What is the future of performance running?

“It’s innovate or die. You either grow or you’re shrinking. I think the running space is always going to grow because there are always new ideas and one idea brings out other new ideas. Hyperburst is new for us, but it might lead to something else. We all thought EVA was maxed out. Industry experts said that EVA was maxed out because it has 70 percent energy return and you’ll never get 80 percent, but Hyperburst changes the game because the energy return is significantly more than that and no one was thinking about EVA that way a few years ago. I think there are endless possibilities, and that’s why this industry is always so exciting.”

What do you like most about the running shoe industry?

“It’s full of good energy and good people. You’re not going to make crazy money like you might in the tech world or the banking industry, but you’re going to have a lot of fun and have a healthy outlook about life because you’re helping people improve their lives. I played college football and then was coaching football at Harvard, but I found that wasn’t for me because it was quite a grind. I wound up getting a job working for an investment bank and lasted three weeks.
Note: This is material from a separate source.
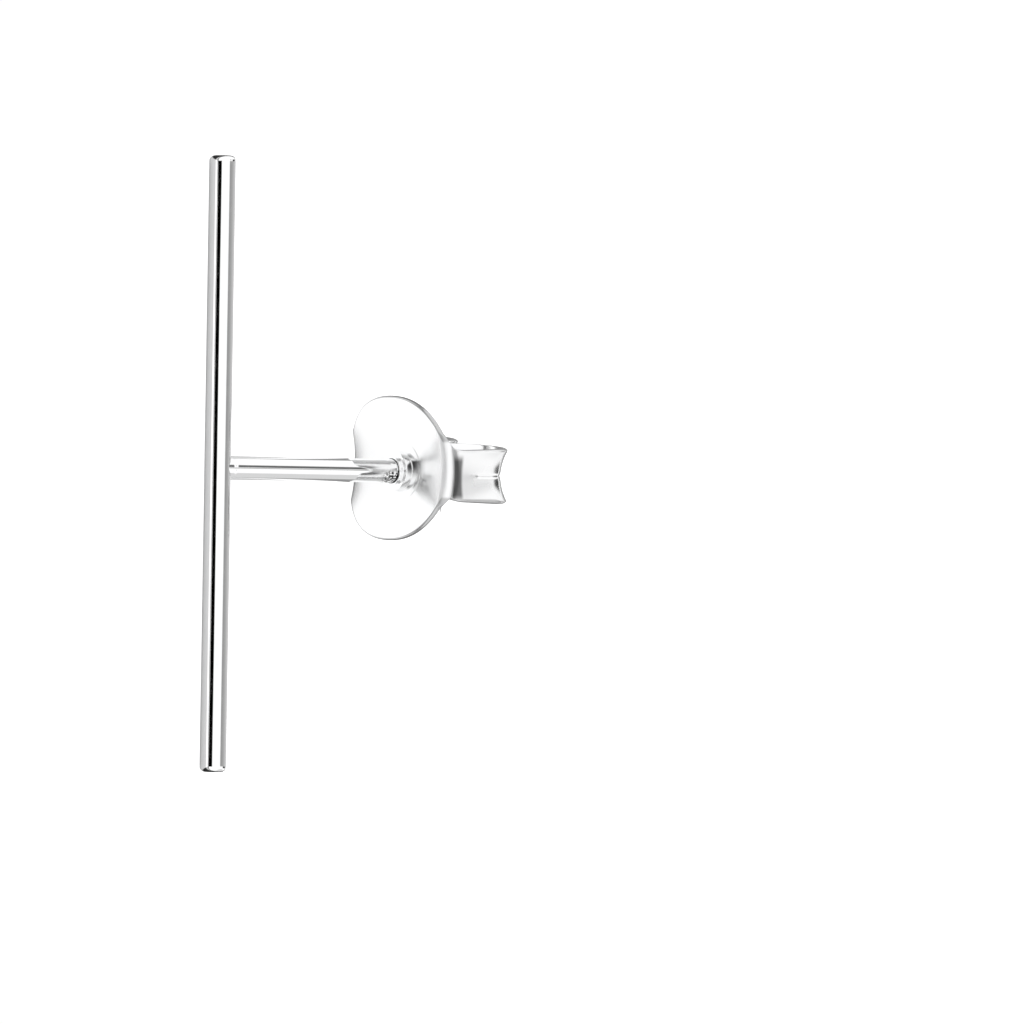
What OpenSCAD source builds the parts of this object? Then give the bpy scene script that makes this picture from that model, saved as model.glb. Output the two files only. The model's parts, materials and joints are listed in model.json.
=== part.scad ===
// Bar earring lying on a flat surface: a round wire bar, a post soldered square to the bar's
// middle, and a butterfly clutch folded from one strip of sheet and pushed onto the post.
//
// The row frame has the bar along Y and the surface at z = 0. The earring is drawn in a frame
// of its own first: X runs along the post away from the bar's axis, Y along the bar, and Z
// across the post, upwards. lay_down() then tips it until the clutch's lower fold and the bar
// both touch the surface.

/* [Bar] */
// Length of the bar, end to end
bar_length = 23.1; // [16:0.1:40]
// Diameter of the bar's wire
bar_d = 1.0; // [0.9:0.05:1.4]
// Rounding of the bar's two ends
bar_end_round = 0.2; // [0.1:0.05:0.4]
// How far below the bar's middle the post is soldered
post_drop = 0.15; // [0:0.05:2]

/* [Post] */
// Length of the post, from the bar's surface to the tip
post_length = 11.0; // [10:0.5:13]
// Diameter of the post
post_d = 0.9; // [0.7:0.05:1.0]
// Rounding of the post's tip
tip_round = 0.25; // [0.1:0.05:0.3]
// How far the solder between bar and post stands out round the post
solder_width = 0.04; // [0.02:0.01:0.1]
// How far the solder climbs the post from the bar's surface
solder_height = 0.16; // [0.05:0.01:0.3]
// Distance from the tip to the grip groove that the clutch's collar sits on
tip_to_groove = 3.05; // [2.5:0.05:5]
// Distance from that groove to the next one, towards the tip
groove_pitch = 0.8; // [0.5:0.1:1.2]
// Width of a grip groove
groove_width = 0.1; // [0.06:0.01:0.16]
// Depth of a grip groove
groove_depth = 0.04; // [0.02:0.01:0.06]
// How much thinner the post's radius is at the tip than at the first grip groove
tip_taper = 0.01; // [0.005:0.005:0.03]

/* [Clutch plate] */
// Thickness of the clutch's sheet
sheet = 0.2; // [0.15:0.01:0.25]
// Width of the oval plate, across the bar, as cut
plate_width = 5.84; // [5.4:0.02:7]
// Height of the oval plate, along the bar
plate_height = 5.44; // [4.6:0.02:6.6]
// Fullness of the plate's outline, where 2 is a plain oval
plate_fullness = 2.3; // [2:0.1:3]
// How far the plate's oval runs on round its folds
oval_reach = 0.04; // [0:0.01:0.1]
// How far the plate's middle band turns forward by its folds, in degrees
edge_lift = 4; // [1:0.5:8]
// How far the two lobes bend forward at their ends
lobe_rise = 0.67; // [0.3:0.01:0.8]
// How far from the plate's middle line the lobes start to bend
lobe_start = 0.8; // [0.6:0.05:1.2]
// How far the hole lies from the plate's middle, along the bar
hole_offset = 0.11; // [0:0.01:0.3]

/* [Clutch arms] */
// Width of an arm
arm_width = 1.95; // [1.6:0.05:2.3]
// How much wider an arm is on each side where it arches over
arch_flare = 0.05; // [0:0.01:0.15]
// Radius of the fold between plate and arm, at the middle of the sheet
fold_r = 0.16; // [0.15:0.01:0.3]
// How far the fold turns the sheet, in degrees
fold_turn = 140; // [125:1:165]
// Radius of the hollow behind the fold
neck_r = 0.8; // [0.3:0.05:0.9]
// Depth of the clutch, from the middle of the plate's sheet to the back of the arches
clutch_depth = 3.25; // [2.9:0.05:4.2]
// Gap between the plate and the end of each arm
leg_gap = 0.6; // [0.4:0.05:0.9]
// How far each arm closes in on the post as it runs back, in degrees
arm_taper = 4; // [0:0.5:6]
// How far the arms lean out of square with the plate, in degrees
arm_lean = 5.3; // [0:0.1:7]
// Width of the guide groove pressed along the arms
guide_width = 0.3; // [0.2:0.02:0.5]
// Depth of that guide groove
guide_depth = 0.06; // [0.02:0.01:0.1]

/* [Clutch collar] */
// Height of the collar in front of the middle of the plate's sheet
collar_height = 0.6; // [0.5:0.05:0.8]
// Outer diameter of the collar's front lip
lip_d = 1.12; // [1.1:0.02:1.3]
// Outer diameter of the collar's base ring
ring_d = 1.46; // [1.4:0.02:1.8]
// Height of the base ring, in front of the middle of the sheet
ring_height = 0.43; // [0.3:0.01:0.5]

/* [Fit] */
// Clearance all round between the post and the clutch's hole
bore_clearance = 0.03; // [0.02:0.01:0.05]
// Gap between the post and each arm that grips it
grip_gap = 0.05; // [0.03:0.01:0.1]
// How far inside the collar's lip the grip groove lies
groove_cover = 0.15; // [0.1:0.01:0.25]
// How far the clutch is turned on the post, in degrees
clutch_swivel = 1; // [0:0.1:6]

/* [Hidden] */
$fn = 40;
CORNER_STEPS = 6;

bar_r = bar_d / 2;
post_r = post_d / 2;
bore_r = post_r + bore_clearance;
tip_x = bar_r + post_length;
seat_groove_x = tip_x - tip_to_groove;
lip_x = seat_groove_x - groove_cover;
plate_x = lip_x + collar_height;

// The strip's path runs from the middle of the plate to the end of one arm, as
// [x behind the plate, z across the post, heading in degrees from z towards x].
// Each stretch is [turn in degrees, radius or straight length, steps].
half_plate = plate_width / 2;
fold_z = half_plate - 2 * fold_r;
plate_bow_r = fold_z / sin(edge_lift);
neck_turn = fold_turn - edge_lift - 90 - arm_taper;
plate_edge = along([0, 0, 0], [-edge_lift, plate_bow_r], 1);
fold_end = along(plate_edge, [fold_turn, fold_r], 1);
neck_end = along(fold_end, [-neck_turn, neck_r], 1);
leg_z = post_r + grip_gap + sheet / 2;
back_x = clutch_depth - sheet / 2;
arch_r = (neck_end[1] - leg_z - tan(arm_taper) * (back_x - neck_end[0]))
         / (1 + cos(arm_taper) - tan(arm_taper) * (1 - sin(arm_taper)));
arch_x = back_x - arch_r * (1 - sin(arm_taper));
stretches = [
    [-edge_lift, plate_bow_r, 10],
    [fold_turn, fold_r, 7],
    [-neck_turn, neck_r, 4],
    [0, (arch_x - neck_end[0]) / cos(arm_taper), 3],
    [180 - arm_taper, arch_r, 14],
    [0, arch_x - arch_r * sin(arm_taper) - leg_gap, 3]
];
FOLD_START = 1;
FOLD_END = 2;
NECK_END = 3;

function along(start, stretch, t) =
    let (turn = stretch[0], size = stretch[1], from = start[2], to = from + turn * t)
    turn == 0
        ? [start[0] + size * t * sin(from), start[1] + size * t * cos(from), from]
        : let (r = size * sign(turn))
          [start[0] + r * (cos(from) - cos(to)), start[1] + r * (sin(to) - sin(from)), to];

function stretch_start(i) = i == 0 ? [0, 0, 0] : along(stretch_start(i - 1), stretches[i - 1], 1);

// Steps along the plate crowd towards its edge, where the outline curves fastest
function step_share(i, j) = i == 0 ? sin(90 * j / stretches[0][2]) : j / stretches[i][2];

// Stations along the path: [x, z, heading, stretch number and share of it]
stations = [
    for (i = [0 : len(stretches) - 1])
        for (j = [(i == 0 ? 0 : 1) : stretches[i][2]])
            concat(along(stretch_start(i), stretches[i], step_share(i, j)), [i + step_share(i, j)])
];

// How the sheet is curled across its width, as the rise of the sheet for each square
// millimetre from its middle line: [stretch number, curl]
arm_curl = [[0, 0], [1, 0], [2, -0.1], [3, 0.12], [4, 0.28], [5, 0.22], [6, 0.1]];
// Depth of the guide groove as a share of the full depth: [stretch number, share]
guide_share = [[3, 0], [3.6, 0], [3.9, 1], [6, 1]];
// How far the arm has widened, as a share of the full flare: [stretch number, share]
flare_share = [[3, 0], [4.3, 1], [5, 1], [6, 0]];

lobe_ease = 0.5;

function smooth_max(a, b, ease) = (a + b + sqrt((a - b) * (a - b) + ease * ease)) / 2;

// Half the strip's width at a station
function half_width(u) =
    let (along_plate = fold_z * min(u, FOLD_START)
             + fold_r * fold_turn * PI / 180 * max(0, min(u, FOLD_END) - FOLD_START),
         rest = max(0, 1 - pow(along_plate / (half_plate + oval_reach), plate_fullness)),
         oval = plate_height / 2 * pow(rest, 1 / plate_fullness))
    smooth_max(oval, arm_width / 2, 0.12) + arch_flare * lookup(u, flare_share);

// Rise of the sheet's middle over the path, towards the side that faces the bar on the plate
function lobe(y) =
    smooth_max(abs(y) - lobe_start, 0, lobe_ease) / smooth_max(plate_height / 2 - lobe_start, 0, lobe_ease);
function guide(y) = abs(y) < guide_width / 2 ? pow(cos(180 * y / guide_width), 2) : 0;
function rise(u, y) =
    lobe_rise * lobe(y) * (1 - max(0, min(1, u - FOLD_START)))
    + lookup(u, arm_curl) * y * y
    - guide_depth * lookup(u, guide_share) * guide(y);

// A point of the sheet, face +1 in front and -1 behind, on the side of the post given by hand
function sheet_point(station, across, face, hand) =
    let (x = station[0], z = station[1], heading = station[2], u = station[3],
         y = across * half_width(u),
         slope = atan((rise(u, y + 0.01) - rise(u, y - 0.01)) / 0.02),
         out = rise(u, y) + face * sheet / 2 * cos(slope),
         lean = tan(arm_lean) * max(0, min(1, (u - FOLD_START) / (NECK_END - FOLD_START))),
         side_z = hand * (z + out * sin(heading)))
    [x - out * cos(heading),
     y - face * sheet / 2 * sin(slope) + hole_offset - lean * side_z,
     side_z];

function turned(p) =
    [p[0] + plate_x,
     p[1] * cos(clutch_swivel) - p[2] * sin(clutch_swivel),
     p[2] * cos(clutch_swivel) + p[1] * sin(clutch_swivel)];

ACROSS = 12;
function ring_of(station, hand) = concat(
    [for (j = [0 : ACROSS]) turned(sheet_point(station, 2 * j / ACROSS - 1, 1, hand))],
    [for (j = [ACROSS : -1 : 0]) turned(sheet_point(station, 2 * j / ACROSS - 1, -1, hand))]
);

last = len(stations) - 1;
rings = concat(
    [for (i = [last : -1 : 1]) ring_of(stations[i], -1)],
    [for (i = [0 : last]) ring_of(stations[i], 1)]
);
sheet_points = [for (ring = rings) each ring];

// The pose: the least tilt at which every point of the clutch clears the surface
lay_angle = max([
    for (p = sheet_points)
        if (p[2] < 0) atan2(-p[2], p[0]) - asin(bar_r / norm([p[0], p[2]]))
]);
reach = max([for (p = sheet_points) p[0] * cos(lay_angle) - p[2] * sin(lay_angle)]);
centre_x = (reach - bar_r) / 2;

module lay_down() {
    translate([-centre_x, 0, bar_r]) rotate([0, -lay_angle, 0]) children();
}

module on_the_post_line() {
    translate([0, -post_drop, 0]) children();
}

// A solid of revolution about the post's axis, its profile's height running from x = start
// away from the bar, or towards it
module round_the_post(start, towards_bar = false) {
    translate([start, 0, 0]) rotate([0, towards_bar ? -90 : 90, 0]) children();
}

// A quarter round of a profile, from the flat end at height h to the side at radius r
function rounded_corner(r, h, round) = [
    for (i = [0 : CORNER_STEPS])
        let (a = 90 * (1 - i / CORNER_STEPS))
        [r - round + round * cos(a), h - round + round * sin(a)]
];

module bar() {
    half = bar_length / 2;
    end = rounded_corner(bar_r, half, bar_end_round);
    far_end = [for (i = [CORNER_STEPS : -1 : 0]) [end[i][0], -end[i][1]]];
    rotate([-90, 0, 0]) rotate_extrude() polygon(concat([[0, half]], end, far_end, [[0, -half]]));
}

// From the first grip groove to the tip the post narrows a little, so the clutch starts easily
function post_r_at(x) = post_r - tip_taper * max(0, (x - seat_groove_x) / tip_to_groove);

function grip_groove(x) = [
    [post_r_at(x + groove_width / 2), x + groove_width / 2],
    [post_r_at(x) - groove_depth, x],
    [post_r_at(x - groove_width / 2), x - groove_width / 2]
];

// The post with its solder foot, which starts inside the bar
module post() {
    round_the_post(0) rotate_extrude() polygon(concat(
        [[0, tip_x]],
        rounded_corner(post_r_at(tip_x), tip_x, tip_round),
        grip_groove(seat_groove_x + groove_pitch),
        grip_groove(seat_groove_x),
        [
            [post_r, bar_r + solder_height],
            [post_r + solder_width * 0.3, bar_r + solder_height / 2],
            [post_r + solder_width * 0.9, bar_r],
            [post_r + solder_width, 0],
            [0, 0]
        ]
    ));
}

module bar_and_post() {
    color("silver") lay_down() {
        bar();
        on_the_post_line() post();
    }
}

module folded_sheet() {
    count = len(rings[0]);
    sides = [
        for (i = [0 : len(rings) - 2]) for (j = [0 : count - 1])
            let (a = i * count + j, b = i * count + (j + 1) % count)
            each [[a, b, b + count], [a, b + count, a + count]]
    ];
    first_end = [for (j = [count - 1 : -1 : 0]) j];
    other_end = [for (j = [0 : count - 1]) (len(rings) - 1) * count + j];
    polyhedron(sheet_points, concat(sides, [first_end, other_end]));
}

module collar() {
    edge = 0.05;
    round_the_post(plate_x, towards_bar = true) rotate_extrude() polygon([
        [0, 0],
        [ring_d / 2, 0],
        [ring_d / 2, ring_height - edge],
        [ring_d / 2 - edge, ring_height],
        [lip_d / 2 + edge, ring_height],
        [lip_d / 2 + edge / 2, ring_height + edge / 2],
        [lip_d / 2, collar_height - edge / 2],
        [lip_d / 2 - edge / 2, collar_height],
        [0, collar_height]
    ]);
}

module post_hole() {
    past = 0.1;
    round_the_post(lip_x - past)
        cylinder(h = collar_height + sheet + 2 * past, r = bore_r);
}

module butterfly_clutch() {
    color("silver") lay_down() on_the_post_line() difference() {
        union() {
            folded_sheet();
            collar();
        }
        post_hole();
    }
}

bar_and_post();
butterfly_clutch();
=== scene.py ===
"""A silver bar earring lying on a white table, with its butterfly clutch pushed onto the post.

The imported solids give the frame: where the bar lies, which way the post points and how far the
whole thing reaches. Both solids get a finer skin here, drawn in millimetres on the bench, with
X along the post, Y along the bar and Z across the post, and then laid down in the frame.
"""

import json
import math
from collections import namedtuple
from contextlib import contextmanager

import bmesh
import bpy
from mathutils import Matrix, Vector


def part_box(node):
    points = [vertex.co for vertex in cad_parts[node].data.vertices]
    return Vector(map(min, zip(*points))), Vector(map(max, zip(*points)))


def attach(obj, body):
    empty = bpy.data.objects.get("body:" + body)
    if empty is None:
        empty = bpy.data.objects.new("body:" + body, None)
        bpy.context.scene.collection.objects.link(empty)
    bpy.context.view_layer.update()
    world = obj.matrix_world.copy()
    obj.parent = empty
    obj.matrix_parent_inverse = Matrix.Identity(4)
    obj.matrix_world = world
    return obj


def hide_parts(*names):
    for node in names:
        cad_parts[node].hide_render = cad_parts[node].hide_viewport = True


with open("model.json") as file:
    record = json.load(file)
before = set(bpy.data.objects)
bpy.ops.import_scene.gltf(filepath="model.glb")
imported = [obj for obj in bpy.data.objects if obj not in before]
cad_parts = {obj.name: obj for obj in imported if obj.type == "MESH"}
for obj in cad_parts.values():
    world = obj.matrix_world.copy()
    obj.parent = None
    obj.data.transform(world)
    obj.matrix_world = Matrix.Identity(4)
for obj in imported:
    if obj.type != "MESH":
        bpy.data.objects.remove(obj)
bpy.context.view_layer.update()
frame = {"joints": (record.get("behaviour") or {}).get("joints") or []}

MM = 0.001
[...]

“My mother had called me one day and said, ‘Saucony called about that application you submitted a year ago and I guess they’re ready to hire you.’ So I walked into my boss’ office at the investment firm and said, ‘today is my last day.’ Katie, my girlfriend at the time, who is now my wife, thought I was nuts.

“But knew I was never going to be successful in that world because I wasn’t passionate about it. I wanted to be in a position where I was improving my own mental well-being and hopefully others’, too, and being involved with health and wellness. But, also, I have always loved shoes and have always been a shoe geek.”